- Data rows
- - - - -

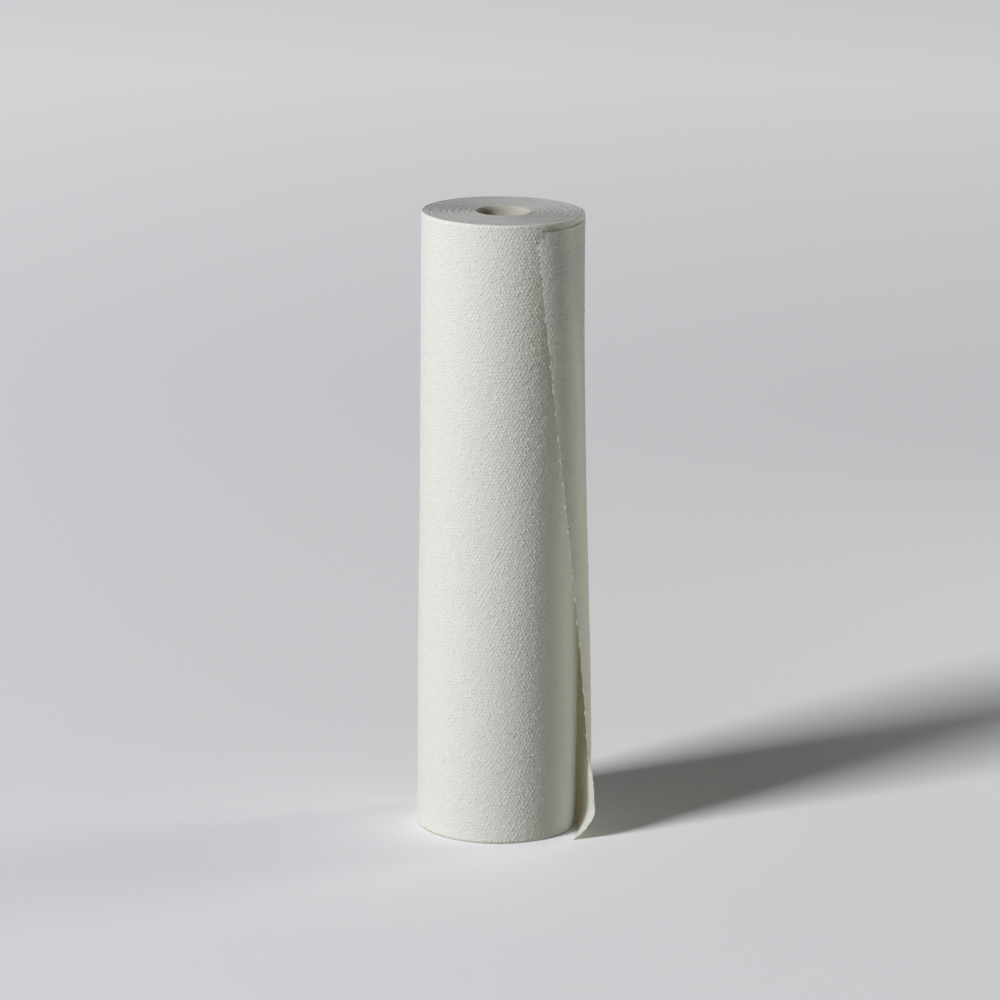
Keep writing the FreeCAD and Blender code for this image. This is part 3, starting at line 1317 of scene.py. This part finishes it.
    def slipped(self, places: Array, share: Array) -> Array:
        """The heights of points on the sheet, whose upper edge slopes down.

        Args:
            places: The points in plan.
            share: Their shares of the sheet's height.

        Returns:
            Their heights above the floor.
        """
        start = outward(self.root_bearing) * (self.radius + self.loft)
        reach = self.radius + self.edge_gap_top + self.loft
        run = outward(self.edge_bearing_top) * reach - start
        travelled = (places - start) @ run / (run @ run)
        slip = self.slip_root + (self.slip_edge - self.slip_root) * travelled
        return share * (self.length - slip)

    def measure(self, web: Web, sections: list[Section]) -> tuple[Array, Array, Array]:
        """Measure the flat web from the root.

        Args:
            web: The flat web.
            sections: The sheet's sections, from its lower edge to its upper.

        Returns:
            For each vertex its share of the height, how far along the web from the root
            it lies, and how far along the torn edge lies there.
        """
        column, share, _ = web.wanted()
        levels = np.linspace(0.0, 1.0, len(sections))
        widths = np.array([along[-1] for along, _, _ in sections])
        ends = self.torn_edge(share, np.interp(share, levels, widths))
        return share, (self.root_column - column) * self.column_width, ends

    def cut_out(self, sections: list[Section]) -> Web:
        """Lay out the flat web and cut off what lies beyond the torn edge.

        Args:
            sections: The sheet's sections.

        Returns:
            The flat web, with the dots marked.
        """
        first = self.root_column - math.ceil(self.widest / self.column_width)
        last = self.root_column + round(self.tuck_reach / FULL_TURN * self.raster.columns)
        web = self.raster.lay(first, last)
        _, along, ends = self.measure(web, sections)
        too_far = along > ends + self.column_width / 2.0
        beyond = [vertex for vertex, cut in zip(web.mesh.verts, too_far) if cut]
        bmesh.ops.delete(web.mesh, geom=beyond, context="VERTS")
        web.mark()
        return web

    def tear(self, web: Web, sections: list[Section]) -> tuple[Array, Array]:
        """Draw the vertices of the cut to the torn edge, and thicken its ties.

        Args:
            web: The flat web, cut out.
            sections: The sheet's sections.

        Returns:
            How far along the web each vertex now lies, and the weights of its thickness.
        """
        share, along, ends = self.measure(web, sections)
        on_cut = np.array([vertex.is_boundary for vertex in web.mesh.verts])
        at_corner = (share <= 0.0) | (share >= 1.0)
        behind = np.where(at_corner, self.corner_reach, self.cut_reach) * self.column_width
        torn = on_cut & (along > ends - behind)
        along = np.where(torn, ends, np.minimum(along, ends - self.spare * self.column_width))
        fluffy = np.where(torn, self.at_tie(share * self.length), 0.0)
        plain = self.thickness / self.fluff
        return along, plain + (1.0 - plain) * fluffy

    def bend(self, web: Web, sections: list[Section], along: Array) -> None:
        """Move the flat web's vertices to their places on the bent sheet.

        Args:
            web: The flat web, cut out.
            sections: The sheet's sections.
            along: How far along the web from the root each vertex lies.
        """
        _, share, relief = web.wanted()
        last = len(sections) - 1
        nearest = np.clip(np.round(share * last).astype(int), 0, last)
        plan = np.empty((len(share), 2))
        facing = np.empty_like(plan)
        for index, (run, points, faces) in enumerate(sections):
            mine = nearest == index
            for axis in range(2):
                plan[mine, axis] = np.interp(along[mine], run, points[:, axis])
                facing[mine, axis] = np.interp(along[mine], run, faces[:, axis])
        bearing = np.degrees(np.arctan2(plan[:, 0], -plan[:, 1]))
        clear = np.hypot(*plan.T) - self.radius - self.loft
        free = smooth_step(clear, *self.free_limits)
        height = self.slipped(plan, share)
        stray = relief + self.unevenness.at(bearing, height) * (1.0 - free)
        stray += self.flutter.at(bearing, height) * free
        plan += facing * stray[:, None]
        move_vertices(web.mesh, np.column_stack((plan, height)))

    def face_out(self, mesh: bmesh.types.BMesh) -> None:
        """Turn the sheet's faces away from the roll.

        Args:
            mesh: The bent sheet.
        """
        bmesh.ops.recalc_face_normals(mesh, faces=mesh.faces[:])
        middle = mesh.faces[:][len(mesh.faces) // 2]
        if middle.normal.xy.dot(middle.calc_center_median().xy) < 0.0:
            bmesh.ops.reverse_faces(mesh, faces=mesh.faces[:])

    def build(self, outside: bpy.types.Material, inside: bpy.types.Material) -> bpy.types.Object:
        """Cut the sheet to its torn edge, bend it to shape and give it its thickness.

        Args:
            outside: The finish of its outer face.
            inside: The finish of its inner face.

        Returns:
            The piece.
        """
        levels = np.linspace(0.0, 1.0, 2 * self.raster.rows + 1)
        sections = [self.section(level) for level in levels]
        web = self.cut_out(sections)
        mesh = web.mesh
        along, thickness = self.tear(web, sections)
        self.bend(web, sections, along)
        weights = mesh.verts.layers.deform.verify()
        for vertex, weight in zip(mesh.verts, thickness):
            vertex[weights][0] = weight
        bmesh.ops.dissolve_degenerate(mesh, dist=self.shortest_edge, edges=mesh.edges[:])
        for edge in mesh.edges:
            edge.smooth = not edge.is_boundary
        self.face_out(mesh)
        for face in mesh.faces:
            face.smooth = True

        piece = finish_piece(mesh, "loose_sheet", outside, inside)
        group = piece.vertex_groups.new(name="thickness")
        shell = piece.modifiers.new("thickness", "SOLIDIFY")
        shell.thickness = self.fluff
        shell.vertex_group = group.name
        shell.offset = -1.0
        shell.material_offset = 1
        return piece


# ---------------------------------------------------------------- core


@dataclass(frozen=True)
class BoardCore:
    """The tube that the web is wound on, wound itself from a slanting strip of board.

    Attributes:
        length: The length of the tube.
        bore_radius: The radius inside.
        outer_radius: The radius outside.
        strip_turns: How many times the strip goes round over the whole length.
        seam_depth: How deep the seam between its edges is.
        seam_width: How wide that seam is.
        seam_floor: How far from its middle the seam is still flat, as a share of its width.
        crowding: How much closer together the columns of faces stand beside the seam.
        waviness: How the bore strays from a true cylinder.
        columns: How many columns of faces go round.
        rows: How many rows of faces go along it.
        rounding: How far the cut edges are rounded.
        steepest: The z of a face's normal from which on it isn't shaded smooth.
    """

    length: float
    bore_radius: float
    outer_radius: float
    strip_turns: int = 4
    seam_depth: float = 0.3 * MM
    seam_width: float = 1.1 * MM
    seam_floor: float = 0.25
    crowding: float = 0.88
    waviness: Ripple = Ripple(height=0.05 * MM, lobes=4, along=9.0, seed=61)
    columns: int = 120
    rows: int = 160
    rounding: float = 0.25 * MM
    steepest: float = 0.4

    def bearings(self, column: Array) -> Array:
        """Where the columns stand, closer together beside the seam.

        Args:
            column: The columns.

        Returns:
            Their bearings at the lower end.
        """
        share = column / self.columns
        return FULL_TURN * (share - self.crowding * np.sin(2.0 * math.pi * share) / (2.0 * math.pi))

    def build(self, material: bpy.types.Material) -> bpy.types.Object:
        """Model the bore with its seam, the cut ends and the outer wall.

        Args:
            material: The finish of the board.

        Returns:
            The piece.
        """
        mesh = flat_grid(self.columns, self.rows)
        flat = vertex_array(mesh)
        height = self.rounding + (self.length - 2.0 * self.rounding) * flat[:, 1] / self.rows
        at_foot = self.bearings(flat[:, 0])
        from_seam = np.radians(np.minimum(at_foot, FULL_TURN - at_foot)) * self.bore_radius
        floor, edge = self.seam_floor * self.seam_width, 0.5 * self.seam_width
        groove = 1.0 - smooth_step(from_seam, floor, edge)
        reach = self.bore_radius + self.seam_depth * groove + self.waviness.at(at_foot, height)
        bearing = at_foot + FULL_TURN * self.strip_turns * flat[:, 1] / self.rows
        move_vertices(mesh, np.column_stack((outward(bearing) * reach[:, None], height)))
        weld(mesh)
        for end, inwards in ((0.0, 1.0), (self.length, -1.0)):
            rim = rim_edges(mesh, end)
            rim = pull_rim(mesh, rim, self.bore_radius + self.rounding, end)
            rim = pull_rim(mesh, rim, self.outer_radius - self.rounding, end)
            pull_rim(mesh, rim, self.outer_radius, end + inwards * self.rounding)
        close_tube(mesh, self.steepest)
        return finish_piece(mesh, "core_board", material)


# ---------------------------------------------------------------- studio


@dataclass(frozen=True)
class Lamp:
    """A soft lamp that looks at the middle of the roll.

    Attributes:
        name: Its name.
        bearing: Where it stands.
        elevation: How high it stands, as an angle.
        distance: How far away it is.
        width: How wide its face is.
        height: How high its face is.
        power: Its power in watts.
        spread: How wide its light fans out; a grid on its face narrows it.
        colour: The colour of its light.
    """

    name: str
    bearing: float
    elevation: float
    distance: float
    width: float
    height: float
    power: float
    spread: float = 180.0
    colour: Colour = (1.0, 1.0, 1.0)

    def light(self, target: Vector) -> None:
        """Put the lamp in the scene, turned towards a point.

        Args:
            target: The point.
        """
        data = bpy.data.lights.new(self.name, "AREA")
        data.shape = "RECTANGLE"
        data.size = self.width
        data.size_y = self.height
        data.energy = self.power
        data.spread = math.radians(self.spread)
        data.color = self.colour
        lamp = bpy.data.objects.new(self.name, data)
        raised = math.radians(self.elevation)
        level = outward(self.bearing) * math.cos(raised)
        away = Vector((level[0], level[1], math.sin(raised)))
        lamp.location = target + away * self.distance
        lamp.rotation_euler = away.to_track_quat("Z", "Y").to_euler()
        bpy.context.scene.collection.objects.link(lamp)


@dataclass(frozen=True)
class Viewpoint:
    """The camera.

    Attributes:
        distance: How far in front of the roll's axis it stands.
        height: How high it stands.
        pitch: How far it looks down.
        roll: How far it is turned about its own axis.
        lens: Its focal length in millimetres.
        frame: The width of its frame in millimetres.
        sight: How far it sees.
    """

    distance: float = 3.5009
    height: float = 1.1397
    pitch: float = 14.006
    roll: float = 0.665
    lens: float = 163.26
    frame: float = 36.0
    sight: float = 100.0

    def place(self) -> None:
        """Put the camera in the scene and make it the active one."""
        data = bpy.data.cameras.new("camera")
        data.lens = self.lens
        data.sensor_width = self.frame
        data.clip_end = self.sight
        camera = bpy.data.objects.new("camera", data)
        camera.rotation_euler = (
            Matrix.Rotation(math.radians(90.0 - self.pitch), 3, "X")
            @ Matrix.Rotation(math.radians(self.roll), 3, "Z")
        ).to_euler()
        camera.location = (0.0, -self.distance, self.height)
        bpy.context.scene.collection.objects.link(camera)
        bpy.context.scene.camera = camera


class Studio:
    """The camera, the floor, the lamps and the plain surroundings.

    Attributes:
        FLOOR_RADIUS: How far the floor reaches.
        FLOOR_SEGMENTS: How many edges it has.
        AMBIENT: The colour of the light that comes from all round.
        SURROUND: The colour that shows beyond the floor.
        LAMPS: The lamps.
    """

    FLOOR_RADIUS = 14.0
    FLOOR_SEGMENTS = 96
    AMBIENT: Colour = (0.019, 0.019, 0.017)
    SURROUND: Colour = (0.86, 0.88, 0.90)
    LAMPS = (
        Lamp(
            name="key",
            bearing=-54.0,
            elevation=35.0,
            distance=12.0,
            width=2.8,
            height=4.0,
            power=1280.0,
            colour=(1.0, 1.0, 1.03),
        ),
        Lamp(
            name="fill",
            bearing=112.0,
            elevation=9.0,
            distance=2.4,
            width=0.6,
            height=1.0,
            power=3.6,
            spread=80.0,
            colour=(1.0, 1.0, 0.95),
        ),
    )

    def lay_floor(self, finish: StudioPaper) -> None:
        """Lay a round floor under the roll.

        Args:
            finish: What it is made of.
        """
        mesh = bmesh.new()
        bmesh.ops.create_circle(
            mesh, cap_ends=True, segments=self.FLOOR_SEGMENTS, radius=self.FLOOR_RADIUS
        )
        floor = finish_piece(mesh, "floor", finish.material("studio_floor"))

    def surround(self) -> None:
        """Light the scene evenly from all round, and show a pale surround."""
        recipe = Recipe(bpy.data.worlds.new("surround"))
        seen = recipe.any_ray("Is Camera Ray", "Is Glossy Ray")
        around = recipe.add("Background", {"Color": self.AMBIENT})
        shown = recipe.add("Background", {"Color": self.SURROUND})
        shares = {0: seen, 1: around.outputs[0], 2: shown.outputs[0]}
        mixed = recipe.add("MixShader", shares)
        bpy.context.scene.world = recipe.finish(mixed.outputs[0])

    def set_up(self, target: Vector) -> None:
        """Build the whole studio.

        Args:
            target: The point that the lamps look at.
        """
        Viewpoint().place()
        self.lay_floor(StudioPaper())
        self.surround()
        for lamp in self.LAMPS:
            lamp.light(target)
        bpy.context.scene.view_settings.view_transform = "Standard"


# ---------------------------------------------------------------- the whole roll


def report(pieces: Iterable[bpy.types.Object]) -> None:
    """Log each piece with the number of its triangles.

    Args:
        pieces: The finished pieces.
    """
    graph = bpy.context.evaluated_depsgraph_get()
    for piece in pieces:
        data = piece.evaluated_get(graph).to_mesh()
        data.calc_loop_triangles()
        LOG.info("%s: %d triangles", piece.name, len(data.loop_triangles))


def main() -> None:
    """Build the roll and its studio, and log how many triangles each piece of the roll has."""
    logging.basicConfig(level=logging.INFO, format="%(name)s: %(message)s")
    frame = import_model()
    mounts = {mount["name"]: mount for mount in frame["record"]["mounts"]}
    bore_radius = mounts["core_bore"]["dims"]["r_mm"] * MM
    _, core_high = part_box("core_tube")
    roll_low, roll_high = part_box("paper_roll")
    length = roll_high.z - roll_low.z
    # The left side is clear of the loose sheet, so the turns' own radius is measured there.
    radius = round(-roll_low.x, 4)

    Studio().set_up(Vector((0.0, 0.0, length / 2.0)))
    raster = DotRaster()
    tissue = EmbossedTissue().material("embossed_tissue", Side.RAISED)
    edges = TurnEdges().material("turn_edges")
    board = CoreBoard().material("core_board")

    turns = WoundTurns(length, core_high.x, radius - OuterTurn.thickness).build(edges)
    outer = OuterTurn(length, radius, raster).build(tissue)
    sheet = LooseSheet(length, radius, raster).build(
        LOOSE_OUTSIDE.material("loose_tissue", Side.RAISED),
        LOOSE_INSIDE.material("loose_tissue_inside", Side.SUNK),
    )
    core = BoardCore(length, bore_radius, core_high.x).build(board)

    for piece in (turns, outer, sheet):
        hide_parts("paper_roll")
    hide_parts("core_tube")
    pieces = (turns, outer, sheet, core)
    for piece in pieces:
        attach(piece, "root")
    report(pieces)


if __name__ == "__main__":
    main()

- - - - -

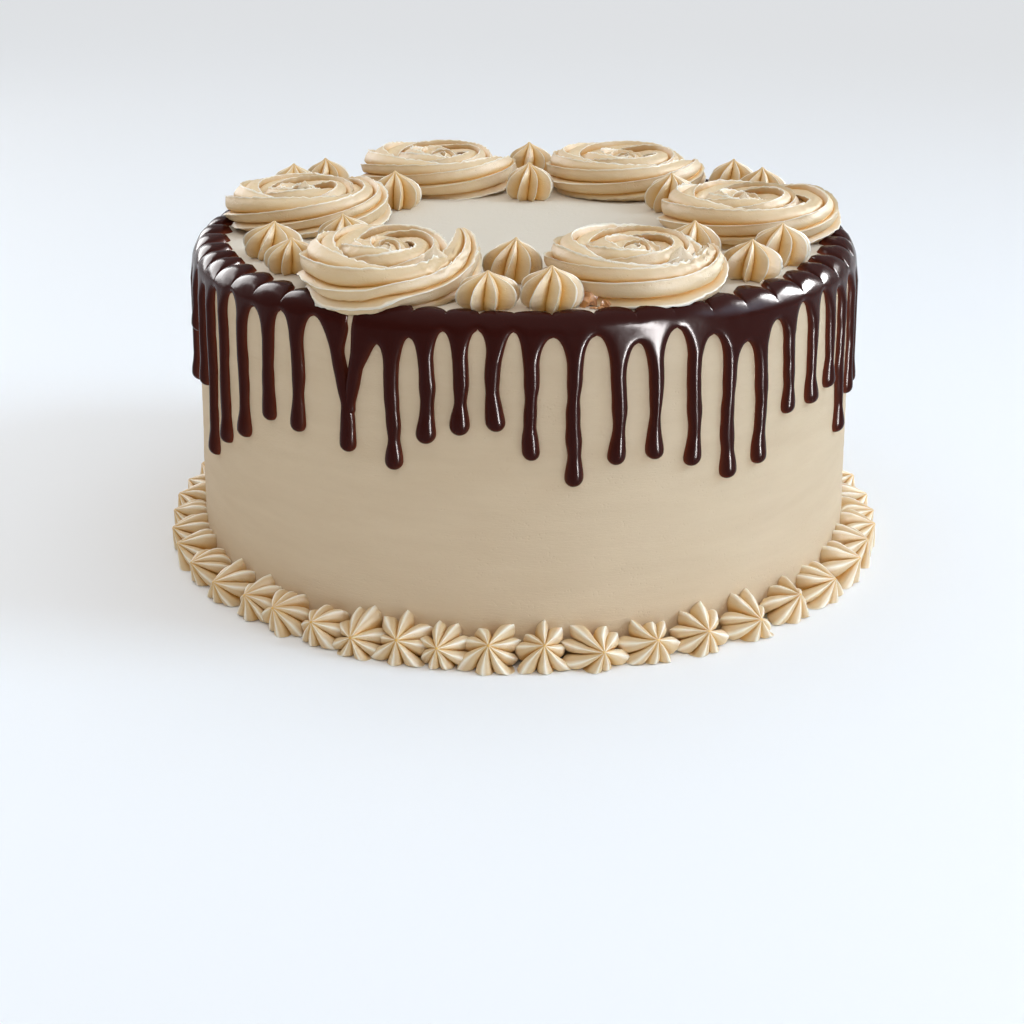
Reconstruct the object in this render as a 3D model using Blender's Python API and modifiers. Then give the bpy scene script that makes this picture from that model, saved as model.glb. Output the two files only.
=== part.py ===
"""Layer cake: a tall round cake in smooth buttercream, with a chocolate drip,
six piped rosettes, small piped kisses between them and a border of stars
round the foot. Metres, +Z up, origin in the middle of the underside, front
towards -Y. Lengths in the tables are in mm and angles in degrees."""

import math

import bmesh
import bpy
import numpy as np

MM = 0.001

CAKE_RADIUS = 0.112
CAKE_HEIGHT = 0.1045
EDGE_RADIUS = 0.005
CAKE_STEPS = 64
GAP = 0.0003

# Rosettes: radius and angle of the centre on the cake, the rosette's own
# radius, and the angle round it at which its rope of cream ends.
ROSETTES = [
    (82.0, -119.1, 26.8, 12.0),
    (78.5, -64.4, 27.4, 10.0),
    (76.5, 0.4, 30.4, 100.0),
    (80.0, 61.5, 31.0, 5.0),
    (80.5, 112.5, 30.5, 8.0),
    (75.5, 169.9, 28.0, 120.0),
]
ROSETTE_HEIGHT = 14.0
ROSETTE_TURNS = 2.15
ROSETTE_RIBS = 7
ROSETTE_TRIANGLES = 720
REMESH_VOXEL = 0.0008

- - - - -

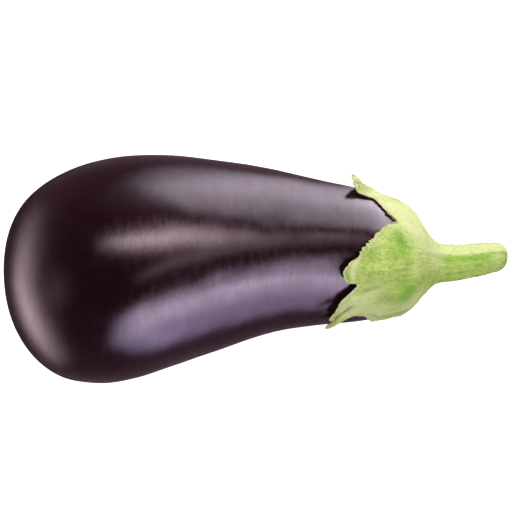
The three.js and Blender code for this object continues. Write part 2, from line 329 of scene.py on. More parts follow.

- - - - -

- What is needed
From the listing above, output exactly the run of lines that starts with the line containing "Keep writing the" and ends with the line containing "sections: The sheet's sections, from".

- Result below
Keep writing the FreeCAD and Blender code for this image. This is part 3, starting at line 1317 of scene.py. This part finishes it.
    def slipped(self, places: Array, share: Array) -> Array:
        """The heights of points on the sheet, whose upper edge slopes down.

        Args:
            places: The points in plan.
            share: Their shares of the sheet's height.

        Returns:
            Their heights above the floor.
        """
        start = outward(self.root_bearing) * (self.radius + self.loft)
        reach = self.radius + self.edge_gap_top + self.loft
        run = outward(self.edge_bearing_top) * reach - start
        travelled = (places - start) @ run / (run @ run)
        slip = self.slip_root + (self.slip_edge - self.slip_root) * travelled
        return share * (self.length - slip)

    def measure(self, web: Web, sections: list[Section]) -> tuple[Array, Array, Array]:
        """Measure the flat web from the root.

        Args:
            web: The flat web.
            sections: The sheet's sections, from its lower edge to its upper.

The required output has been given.